After his attacks on Franklin St., The Shark made his way back to the lower quad of the UNC campus. It was there, in front of a large crowd of students, that agent Keech entered the scene and made the final tackle needed to squash The Shark

Improv Everywhere Mission
Keech takes down The Shark
Improv Everywhere Mission
The Shark taps out
During Keech’s struggle, The Shark’s head was torn off, revealing that there was more to this case than the agents had suspected. It was Old Man Arnold in a shark costume the whole time!

Improv Everywhere Mission
“I would have gotten away with it had it
not been for those meddling kids!”
Other highlights:

  • The Shark visits Davis library. IE agents whisper, “Help! There is a shark in the library and he is chasing us!”
  • The Shark hides in Kerr Drugs reading a “Guns Monthly” magazine. Customer helps IE agents locate shark by yelling, “Aisle 4! He’s on Aisle 4!”
  • Man on street looks at The Shark and remarks, “Dude, I thought I was f*cked up.”

IE agents saved the day again! Chapel Hill citizens are now free to live their lives away from the fear of shark attacks. For now.

Mission accomplished.


  1. Hilarious! Just seeing the costume itself makes me break out in laugher. A bunch of people in the computer lab are looking at me weird now.

  2. As a UNC Chapel Hill student, I wish you had done that a year later, while I was there. Come back any time though!
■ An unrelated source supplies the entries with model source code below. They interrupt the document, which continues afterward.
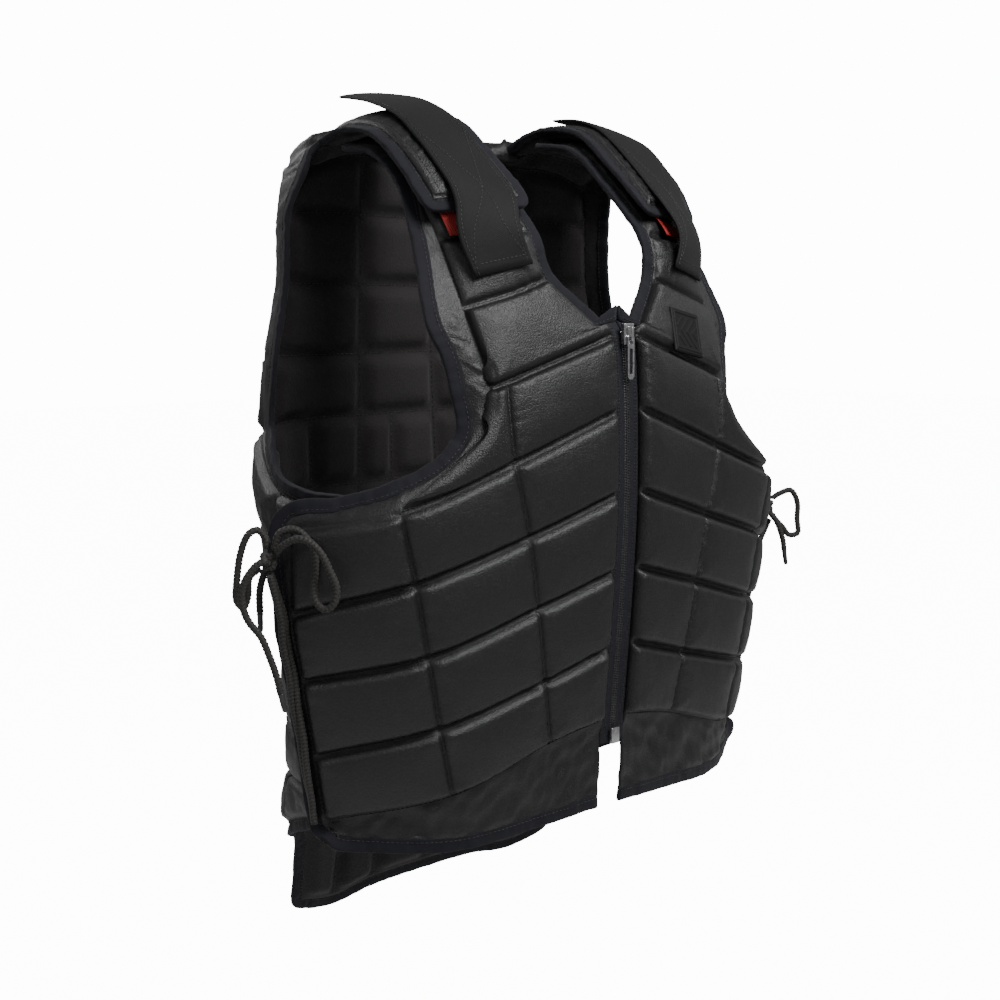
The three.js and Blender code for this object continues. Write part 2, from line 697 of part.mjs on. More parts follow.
// Red webbing under the strap, from below the flap's end down to the chest.
function band() {
  const over = TONGUE_WALL / 2 + GAP + BAND_WALL / 2;
  const stations = [2.64, 2.78, 2.9, 3.02].map((row) => off(frontTop, 0.95, row, over));
  return bar(stations.map((station) => ({ ...station, half: BAND_WIDTH / 2, wall: BAND_WALL })));
}

// Zip: the line down the middle of the front, at the blocks' edge.
const ZIP_END = 4.3;
const zipTopLine = [5, 5.5, 6, 6.5, 7, 7.5, 8].map((v) => frontTop(0, v));
const zipLowLine = [0.5, 1, 1.5, 2, 2.5, 3, 3.5, 4, ZIP_END].map((v) => frontLow(0, v));
const zipLine = [...zipTopLine, ...zipLowLine];
function zipBar(across, half, wall, offset = 0) {
  const stations = zipLine.map((p, i) => {
    const run = zipLine[Math.min(i + 1, zipLine.length - 1)].clone().sub(zipLine[Math.max(i - 1, 0)]);
    const wide = new THREE.Vector3(1, 0, 0);
    const thick = run.cross(wide).normalize();
    const point = new THREE.Vector3(across, p.y, p.z).addScaledVector(thick, offset);
    return { point, wide, thick, half, wall };
  });
  return bar(stations);
}
const TAPE_HALF = (ZIP_HALF - GAP - CHAIN_WIDTH / 2 - GAP) / 2;
const TAPE_MIDDLE = ZIP_HALF - GAP - TAPE_HALF;

function block(width, depth, height, x, y, z) {
  return new THREE.BoxGeometry(width, depth, height).translate(x, y, z);
}

function solid(geometry) {
  const clean = geometry.clone();
  for (const key of ["normal", "uv"]) if (clean.getAttribute(key)) clean.deleteAttribute(key);
  const merged = mergeVertices(clean, 1e-3);
  const vertProperties = new Float32Array(merged.getAttribute("position").array);
  const triVerts = new Uint32Array(merged.index.array);
  return new wasm.Manifold(new wasm.Mesh({ numProp: 3, vertProperties, triVerts }));
}

function shapeOf(body) {
  const mesh = body.getMesh();
  const made = new THREE.BufferGeometry();
  made.setAttribute("position", new THREE.Float32BufferAttribute(mesh.vertProperties, 3));
  made.setIndex(Array.from(mesh.triVerts));
  return made;
}

// How far forward a part that sits on the chain at a height has its back.
function clearOfChain(z) {
  const next = zipLine.findIndex((p) => p.z <= z);
  const [a, b] = [zipLine[next - 1], zipLine[next]];
  const middle = THREE.MathUtils.mapLinear(z, a.z, b.z, a.y, b.y);
  const slant = a.distanceTo(b) / (a.z - b.z);
  return middle - (CHAIN_WALL / 2) * slant - GAP;
}

// Slider at the top of the chain, with the bridge that the puller hangs in.
const sliderTop = zipLine[0].z;
const sliderBack = clearOfChain(sliderTop - SLIDER_LENGTH);
const sliderFace = sliderBack - SLIDER_WALL;
const pinY = sliderFace - GAP - BRIDGE_BAR / 2;
const pinZ = sliderTop - SLIDER_LENGTH / 2 - BRIDGE_SPAN / 2 + BRIDGE_BAR;
const postDepth = BRIDGE_BAR * 2 + GAP * 2;
function slider() {
  const middle = sliderTop - SLIDER_LENGTH / 2;
  const loop = BRIDGE_SPAN / 2 + BRIDGE_BAR / 2;
  const overlap = 0.2;
  const postY = sliderFace - (postDepth - overlap) / 2;
  const post = (z) => block(BRIDGE_WIDTH, postDepth + overlap, BRIDGE_BAR, 0, postY, z);
  const bridgeY = sliderFace - postDepth + BRIDGE_BAR / 2;
  const bridge = block(BRIDGE_WIDTH, BRIDGE_BAR, 2 * loop + BRIDGE_BAR, 0, bridgeY, middle);
  return shapeOf(
    solid(block(SLIDER_WIDTH, SLIDER_WALL, SLIDER_LENGTH, 0, sliderBack - SLIDER_WALL / 2, middle))
      .add(solid(post(middle - loop)))
      .add(solid(post(middle + loop)))
      .add(solid(bridge)),
  );
}

// Puller: a long plate with a hole at its pin and a slot down its length.
function puller() {
  const outline = new THREE.Shape();
  const half = PULLER_WIDTH / 2;
  const top = BRIDGE_BAR / 2;
  const end = top - PULLER_LENGTH;
  outline.moveTo(half - 1, top);
  outline.lineTo(-half + 1, top);
  outline.lineTo(-half, top - 1);
  outline.lineTo(-half, end + 2);
  outline.lineTo(-half + 2, end);
  outline.lineTo(half - 2, end);
  outline.lineTo(half, end + 2);
  outline.lineTo(half, top - 1);
  const hole = (x, from, to) => {
    const path = new THREE.Path();
    path.moveTo(x, from);
    path.lineTo(x, to);
    path.lineTo(-x, to);
    path.lineTo(-x, from);
    outline.holes.push(path);
  };
  const holeTop = top - BRIDGE_BAR;
  const holeEnd = holeTop - PULLER_HOLE * 1.1;
  const slotTop = holeEnd - PULLER_BRIDGE;
  hole(PULLER_HOLE / 2, holeTop, holeEnd);
  hole(PULLER_SLOT_WIDTH / 2, slotTop, slotTop - PULLER_SLOT);
  const plate = new THREE.ExtrudeGeometry(outline, { depth: PULLER_WALL, bevelEnabled: false });
  return plate.rotateX(Math.PI / 2).translate(0, pinY + PULLER_WALL / 2, pinZ);
}

// Bottom box of the zip, in front of the chain's end.
function zipBox() {
  const last = zipLine[zipLine.length - 1];
  const rear = clearOfChain(last.z + BOX_LENGTH);
  return block(BOX_WIDTH, BOX_WALL, BOX_LENGTH, 0, rear - BOX_WALL / 2, last.z + BOX_LENGTH / 2);
}

// Square badge on the wearer's left, on the first block under the strap.
const BADGE_COLUMN = 0.6;
const BADGE_ROW = 4.97;
function badge() {
  const out = SEAM_WALL / 2 + PAD_OUT + PAD_CROWN + 4 * GAP + BADGE_WALL / 2;
  const { point, wide, thick } = off(frontTop, BADGE_COLUMN, BADGE_ROW, out);
  const half = BADGE_SIDE / 2;
  const down = wide.clone().cross(thick);
  const stations = [-half, half].map((d) => ({
    point: point.clone().addScaledVector(down, d),
    wide,
    thick,
    half,
    wall: BADGE_WALL,
  }));
  return bar(stations);
}

// Side laces: the doubled run sewn down each side edge, the bow's knot, its loops and its tails.
// Points are in millimetres, chosen by hand on each side.
const KNOTS = { right: [-251, -50, -280], left: [248, -53, -291] };
const LOOPS = {
  right_front: [
    [-246, -61, -269], [-240, -68, -265], [-234, -74, -268], [-230, -80, -275], [-227, -84, -285],
    [-224, -87, -296], [-225, -86, -306], [-229, -81, -311], [-232, -75, -306], [-231, -71, -297],
    [-229, -70, -287], [-229, -70, -276], [-232, -68, -267], [-238, -62, -260], [-246, -56, -262],
  ],
  right_back: [
    [-250, -45, -267], [-254, -42, -261], [-260, -39, -264], [-264, -36, -276], [-266, -34, -292],
    [-267, -34, -306], [-262, -34, -312], [-260, -37, -304], [-262, -43, -291],
  ],
  left: [
    [252, -56, -283], [257, -60, -279], [264, -66, -277], [269, -69, -288], [269, -69, -302],
    [269, -70, -314], [263, -65, -316], [258, -62, -309], [253, -58, -302],
  ],
};
const TAILS = {
  right_long: [
    [-259, -56, -279], [-264, -53, -283], [-269, -50, -291], [-271, -48, -300], [-270, -48, -310],
    [-267, -50, -319], [-261, -54, -329], [-257, -57, -342], [-254, -60, -355], [-252, -61, -366],
  ],
  right_short: [[-248, -39, -289], [-248, -34, -297], [-248, -31, -306], [-248, -31, -318]],
  left: [[245, -60, -297], [248, -64, -304], [252, -67, -318], [253, -68, -328]],
};
const CORD_SIDES = 8;

function cordSection(radius, sides) {
  const section = new THREE.Shape();
  for (let k = 0; k < sides; k += 1) {
    const angle = (2 * Math.PI * (k + 0.5)) / sides;
    const spot = [radius * Math.cos(angle), radius * Math.sin(angle)];
    if (k === 0) section.moveTo(...spot);
    else section.lineTo(...spot);
  }
  return section;
}

function tube(points) {
  const curve = new THREE.CatmullRomCurve3(points);
  const steps = Math.max(Math.round(curve.getLength() / (2.2 * LACE)), 1);
  const options = { steps, bevelEnabled: false, extrudePath: curve };
  return new THREE.ExtrudeGeometry(cordSection(LACE / 2, CORD_SIDES), options);
}

// The first stretch of a cord starts clear of its knot.
function fromKnot(points, side, ends) {
  const middle = new THREE.Vector3(...KNOTS[side]);
  const list = points.map((p) => new THREE.Vector3(...p));
  const clear = KNOT / 2 + GAP;
  const seat = (p) => middle.clone().addScaledVector(p.clone().sub(middle).normalize(), clear);
  const first = seat(list[0]);
  return ends === 2 ? [first, ...list, seat(list[list.length - 1])] : [first, ...list];
}

// The doubled run lies on the binding of the side edge, from the knot down to the hem's corner.
function laceRun(sign) {
  const side = front.sideRims.map((point) => front.shell.find(point).point);
  const half = LACE;
  const stations = rimStations(front.shell, side, false).map(({ point, wide, thick }) => ({
    point: point.clone().addScaledVector(thick, (BINDING_WALL + LACE) / 2 + GAP).addScaledVector(wide, 1),
    wide,
    thick,
    half,
    wall: LACE,
  }));
  const knot = new THREE.Vector3(...KNOTS[sign > 0 ? "left" : "right"]);
  knot.x *= sign;
  const top = stations[0];
  const start = new THREE.Vector3(knot.x, knot.y, knot.z - KNOT / 2 - 4 * GAP);
  return mirrored(bar([{ ...top, point: start }, ...stations], false, OBLONG), sign);
}

function aglet(points) {
  const [from, to] = points.slice(-2).map((p) => new THREE.Vector3(...p));
  const run = to.clone().sub(from).normalize();
  const start = to.clone().addScaledVector(run, GAP);
  const end = start.clone().addScaledVector(run, AGLET_LENGTH);
  const options = { steps: 1, bevelEnabled: false, extrudePath: new THREE.LineCurve3(start, end) };
  return new THREE.ExtrudeGeometry(cordSection(AGLET / 2, CORD_SIDES), options);
}

const root = new THREE.Group();
const cloth = new THREE.MeshStandardMaterial({ color: 0x26262a, roughness: 0.55, metalness: 0 });
const tape = new THREE.MeshStandardMaterial({ color: 0x24242e, roughness: 0.8, metalness: 0 });
const webbing = new THREE.MeshStandardMaterial({ color: 0xa01818, roughness: 0.7, metalness: 0 });
const hook = new THREE.MeshStandardMaterial({ color: 0x1c1c1e, roughness: 0.9, metalness: 0 });
const metal = new THREE.MeshStandardMaterial({ color: 0xb8b8bc, roughness: 0.3, metalness: 1 });
const braid = new THREE.MeshStandardMaterial({ color: 0x2b2b2b, roughness: 0.75, metalness: 0 });
const plastic = new THREE.MeshStandardMaterial({ color: 0x202022, roughness: 0.4, metalness: 0 });

function add(name, geometry, material) {
  const clean = geometry.clone();
  for (const key of ["normal", "uv"]) if (clean.getAttribute(key)) clean.deleteAttribute(key);
  const mesh = new THREE.Mesh(mergeVertices(clean, 1e-3), material);
  mesh.geometry.computeVertexNormals();
  mesh.name = name;
  root.add(mesh);
}

add("back_panel", outward(back.geometry), cloth);
add("back_binding", binding(back.shell, back.chain, true), tape);
for (const [side, sign] of SIDES) {
  add(`front_panel_${side}`, mirrored(outward(front.geometry), sign), cloth);
  add(`front_binding_${side}`, mirrored(binding(front.shell, front.chain), sign), tape);
  add(`shoulder_strap_${side}`, mirrored(strap(side), sign), hook);
  add(`red_band_${side}`, mirrored(band(), sign), webbing);
  add(`zip_tape_${side}`, zipBar(sign * TAPE_MIDDLE, TAPE_HALF, TAPE_WALL), tape);
  add(`lace_run_${side}`, laceRun(sign), braid);
  const knot = new THREE.SphereGeometry(KNOT / 2, 10, 8).translate(...KNOTS[side]);
  add(`lace_knot_${side}`, knot, braid);
}
add("zip_chain", zipBar(0, CHAIN_WIDTH / 2, CHAIN_WALL), metal);
add("zip_slider", slider(), metal);
add("zip_puller", puller(), metal);
add("zip_box", zipBox(), metal);
add("badge", badge(), cloth);
for (const [name, points] of Object.entries(LOOPS)) {
  const side = name.split("_")[0];
  add(`lace_loop_${name}`, tube(fromKnot(points, side, 2)), braid);
}
for (const [name, points] of Object.entries(TAILS)) {
  const side = name.split("_")[0];
  add(`lace_tail_${name}`, tube(fromKnot(points, side, 1)), braid);
  add(`lace_aglet_${name}`, aglet(points), plastic);
}

export default root;
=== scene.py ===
import math

import bmesh
import bpy
import numpy as np
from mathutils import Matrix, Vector


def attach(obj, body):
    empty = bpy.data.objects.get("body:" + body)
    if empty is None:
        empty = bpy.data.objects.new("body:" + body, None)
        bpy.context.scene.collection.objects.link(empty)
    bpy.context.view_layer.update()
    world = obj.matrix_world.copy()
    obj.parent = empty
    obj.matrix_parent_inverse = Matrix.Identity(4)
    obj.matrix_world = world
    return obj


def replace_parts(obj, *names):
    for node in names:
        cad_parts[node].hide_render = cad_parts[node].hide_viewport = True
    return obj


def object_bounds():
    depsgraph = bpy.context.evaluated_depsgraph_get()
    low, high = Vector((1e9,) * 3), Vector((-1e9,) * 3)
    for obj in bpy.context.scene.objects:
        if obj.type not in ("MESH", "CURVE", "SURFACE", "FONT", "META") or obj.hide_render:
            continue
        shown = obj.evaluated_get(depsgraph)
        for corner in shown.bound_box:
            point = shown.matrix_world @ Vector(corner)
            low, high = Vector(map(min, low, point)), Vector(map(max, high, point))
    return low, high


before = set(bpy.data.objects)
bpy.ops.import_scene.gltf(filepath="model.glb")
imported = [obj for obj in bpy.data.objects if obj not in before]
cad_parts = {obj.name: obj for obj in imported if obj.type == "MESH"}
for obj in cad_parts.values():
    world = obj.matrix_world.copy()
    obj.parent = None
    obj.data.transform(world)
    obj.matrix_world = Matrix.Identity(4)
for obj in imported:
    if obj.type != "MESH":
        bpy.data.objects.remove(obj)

cad_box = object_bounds()
MM = 0.001

# Photographer's set: a pale floor well below the vest, a white surround, soft lamps from the front,
# the side and behind, and the camera where it stood when the vest was photographed.
CAMERA_PLACE = (-0.71126, -0.83193, -0.12616)
CAMERA_AIM = (0.6375, 0.7597, -0.1283)
CAMERA_ANGLE = 39.35
CAMERA_ROLL = -0.5
FLOOR_DROP = 0.5
SOFT_LIGHT = 0.25
PAPER_WHITE = 14.0
FLOOR_WHITE = 13.2

camera_data = bpy.data.cameras.new("camera")
camera = bpy.data.objects.new("camera", camera_data)
bpy.context.scene.collection.objects.link(camera)
camera.location = CAMERA_PLACE
camera.rotation_euler = Vector(CAMERA_AIM).to_track_quat("-Z", "Y").to_euler()
camera.rotation_euler.rotate_axis("Z", math.radians(CAMERA_ROLL))
camera_data.angle = math.radians(CAMERA_ANGLE)
bpy.context.scene.camera = camera


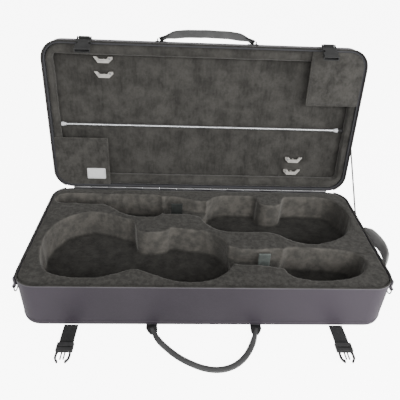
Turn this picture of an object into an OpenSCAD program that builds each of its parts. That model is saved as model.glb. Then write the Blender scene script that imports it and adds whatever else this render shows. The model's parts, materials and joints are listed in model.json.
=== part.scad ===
// Oblong double case for two bowed instruments, standing open.
// Millimetres, +Z up. The origin is the centre of the bottom face.

/* [Case] */
// Outside length of the case
case_l = 800; // [760:5:860]
// Outside width of the base and of the lid
case_w = 380; // [370:2:400]
// Height of the base from the floor to its rim
base_h = 117; // [112:1:130]
// Depth of the lid from its rim to its top
lid_d = 50; // [48:1:60]
// Radius of the upright corners
corner_r = 46; // [40:1:52]
// Radius of the rounded outer edges
edge_r = 7; // [5:1:12]
// Angle from closed to fully open, where the stay cord is taut
lid_open = 96.7; // [90:0.1:105]

/* [Walls] */
// Thickness of the outer fabric
skin_t = 1.5; // [1:0.1:2]
// Thickness of the moulded shell walls
shell_t = 4; // [3:0.5:4.5]
// Thickness of the moulded floor and top
floor_t = 5; // [4:0.5:6]
// Free space between two fitted layers
gap = 0.4; // [0.3:0.1:0.6]

/* [Padding] */
// Height of the instrument well floors
well_z = 46; // [40:1:52]
// Height of the neck channel floors
neck_z = 76; // [70:1:82]
// Height of the floor of the narrow rear slot
slot_z = 62; // [50:1:80]
// Width of the padded border of the lid
border_w = 22; // [18:1:26]

/* [Hardware] */
// Radius of the hinge knuckles
knuckle_r = 2.4; // [2:0.1:2.8]
// Radius of the hinge pin
pin_r = 1.2; // [1:0.1:1.4]
// Number of hinge knuckles
knuckles = 15; // [9:2:21]
// Distance of the front straps from the middle
strap_x = 290; // [270:5:300]
// Width of the strap webbing
webbing_w = 30; // [28:1:32]
// Diameter of the lid brace rod
rod_dia = 7; // [6:0.5:9]

/* [Hidden] */
$fn = 48;
rim_gap = 3;
rim_z = base_h + rim_gap;
hinge_y = case_w / 2;
hinge_z = base_h + rim_gap / 2;
hinge_l = 704;
trim_in = 2.4;
trim_out = 0.8;
trim_h = 2.6;
shell_in = skin_t + 1.5;
pad_in = shell_in + shell_t + gap;
flange_z = 111;
flange_in = trim_in + gap;
insert_top = base_h - 1;
panel_d = 34;
panel_t = 3;
pad_d = 6;
pocket_d = 2;
front_y = -case_w / 2;
strap_y = front_y - 8.5;
strap_z = 1.9;
strap_l = 41;
buckle_d = -9;
buckle_w = 34;
lid_wall = case_w / 2;

// ---------- shared shapes ----------

// One point of a smooth curve through b and c, at 0 <= t <= 1.
function curve_point(a, b, c, d, t) = 0.5 * (2 * b + (c - a) * t
    + (2 * a - 5 * b + 4 * c - d) * t * t + (3 * b - a - 3 * c + d) * t * t * t);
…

  3. Holy Crud! That shark lives like right next to my house!

    Sean (from Australia, specifically the part of australia right next to where the shark was pointing)

  4. I can’t stop laughing! That is funny stuff. I love the guys whispering about being chased by the shark in the library. Man I’m laughing again. I gotta go pee.

  5. I’m just trying to imagine how I would react if a shark ran after some random dudes on the street in front of me… The scene is purely hilarious, and has a spontaneous absurd genius. Good job, I watched a lot of your skits, you guys are GREAT!

  6. Dude, rock on. I got linked to IE by RealLife comics, and I am pleased to say that this site exceeds my hopes! IE forever, man!

  7. As a current tarheel, I have to formally thank Improv Everywhere and their constant vigilance in protecting future generations of Tarheels from shark attacks. I can confidently say that I never fear a Shark Attack when I’m sitting in the lower quad on a sunny day and–well–it’s all because of you guys.

  8. Aw, How come there aren’t any improv everywhere skits in Chapel Hill anymore? I would love to participate in any if they were here. they all seem to be in NYC or Washington D.C. now.

  9. I would love to be in one of these. If you do another one in Chapel Hill let me know if you need someone, and i will surely help out! I am very thankful that you saved Chapel Hill from the shark! I would hate to see it eat some of my friends!!!

  10. Coincidentally – sharks home seems to be around Brisbane (aka Bris-Vegas) in Queensland… which has a suburb called Chapel Hill!!

    Sharks are fairly common in Moreton Bay, QLD, so good on you for making people aware, and ensuring the safety of all those uni students!!

  11. That is great. I think you should also have had an octopus or something running around with the people, saying “He ate my family! and three of my legs!” or something like that. :)

  12. :) Beautiful. The part that had me laughing out loud and giggling uncontrollably: “IE Agents were forced to pay $0.07 for this.” The ultimate injustice! Having to pay for your enemy’s crime!

  13. In a way, these early IE missions are the best ever. Sure, Food Court Musical and Frozen Grand Central are amazing, but these early ones have me laughing so much harder. Especially these two shark series ones. Safety Shark was pure comedic gold, confronting drunk people on the streets, and the shark attack on UNC campus and downtown New York City stores are great. I especially love how he scanned his head, and I’m sorry to hear that you noble agents had to pay for his dastardly crimes and illegal copy-making.

  14. Haha, very amusing. You can tell how old this mission is by the fact that the Gap and Sephora haven’t existed on Franklin Street for quite a few years now. As a Chapel Hill native and current UNC-CH student, please IE, consider coming do another mission on campus!

  15. It would be funny if you did something like this again except with pac man and ghosts running around and chasing each other.